Super-rich emit in a single day the same amount of carbon that half of humanity generates in an entire year
04 de November de 2025

By Fred Santana – By Cenarium
MANAUS (AM) – On the eve of COP30, to be held in Belém (PA), Oxfam International released a report on global climate inequality. The study, titled “Climate Loot: How a Powerful Few Are Driving the Planet to Collapse,” points out that a person belonging to the wealthiest 0.1% of the planet emits, in just one day, more carbon than the poorest half of the world’s population does in an entire year.
According to the organization, if everyone emitted at the same rate as this ultra-rich group, the global carbon budget, the remaining emissions limit that would still prevent a climate collapse, would be exhausted in less than three weeks.
“The richest individuals on the planet finance and profit from climate destruction, while the majority of the world’s population pays the price for the deadly consequences of their unchecked power,” said Amitabh Behar, Executive Director of Oxfam International.
The analysis reveals that the average billionaire generates 1.9 million tons of CO₂ per year just through their investments, equivalent to flying around the world nearly 10,000 times in a private jet. “It is outrageous that so much power and wealth are concentrated in the hands of so few, and that they use it to preserve their influence while pushing us toward planetary destruction,” Behar added.

According to the report, 60% of billionaire investments are concentrated in high climate-impact sectors such as oil, gas, and mining, whose portfolios emit 2.5 times more carbon than the global average investment. “These super-rich individuals and the corporations they control have a deadly track record of financing lobbyists, spreading disinformation, and suing NGOs and governments that try to stop them,” the report emphasizes.
Lobbying and political influence of major emitters
Oxfam denounces that economic and political power concentrated in the hands of a few has distorted public policies and weakened climate negotiations around the world. During COP29, for example, 1,773 credentials were granted to lobbyists from the coal, oil, and gas industries, more than the total number of representatives from the ten countries most vulnerable to climate change.
“The super-rich use their wealth to secure disproportionate influence over governments and institutions. This dynamic blocks a just transition and keeps humanity dependent on fossil fuels,” the document reinforces.
Oxfam also highlights that wealthy and high-emitting countries such as the United States, the United Kingdom, France, and Germany have weakened their climate laws after receiving large donations from groups opposed to environmental action.
Climate inequality in Brazil
In the Brazilian context, Viviana Santiago, Executive Director of Oxfam Brazil, warns that the country’s deep inequalities mirror the global picture. “The climate crisis is also a crisis of inequality, deeply rooted in Brazil. The richest, many linked to polluting sectors such as agribusiness and resource extraction, emit hundreds of times more than the majority of the population,” she said.
She emphasizes that peripheral, Indigenous, Quilombola, and Black women-led communities suffer the harshest consequences. “They are the ones facing floods, extreme heat, and lack of basic services, a clear example of environmental racism,” Santiago stressed.
Oxfam estimates that emissions from the world’s richest 1% could cause 1.3 million heat-related deaths by the end of the century, in addition to generating US$ 44 trillion in economic losses for low- and middle-income countries by 2050.

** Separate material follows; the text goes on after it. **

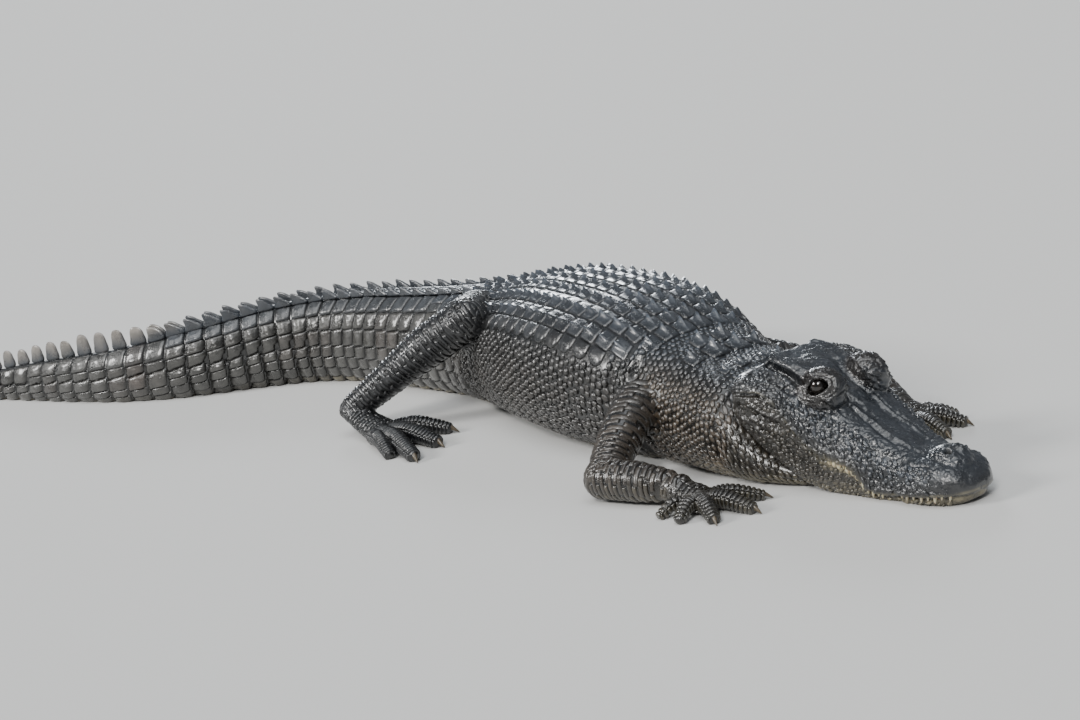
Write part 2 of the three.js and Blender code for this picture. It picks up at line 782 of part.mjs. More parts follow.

“We need to break the control of the super-rich”
With COP30 marking ten years of the Paris Agreement, Oxfam calls for urgent actions to curb the power of major polluters and reverse the climate imbalance. “We need to break the control of the super-rich over climate policy, tax their fortunes, ban their lobbying, and place the most affected populations at the center of decision-making,” urged Behar.
The organization proposes measures such as taxing large fortunes and excess profits, limiting corporate influence from fossil fuel companies, strengthening Indigenous participation in climate negotiations, and building an economic system that puts people and the planet first. “If we are to avoid total climate collapse, the richest must be the first to cut their emissions, and much faster,” the report concludes.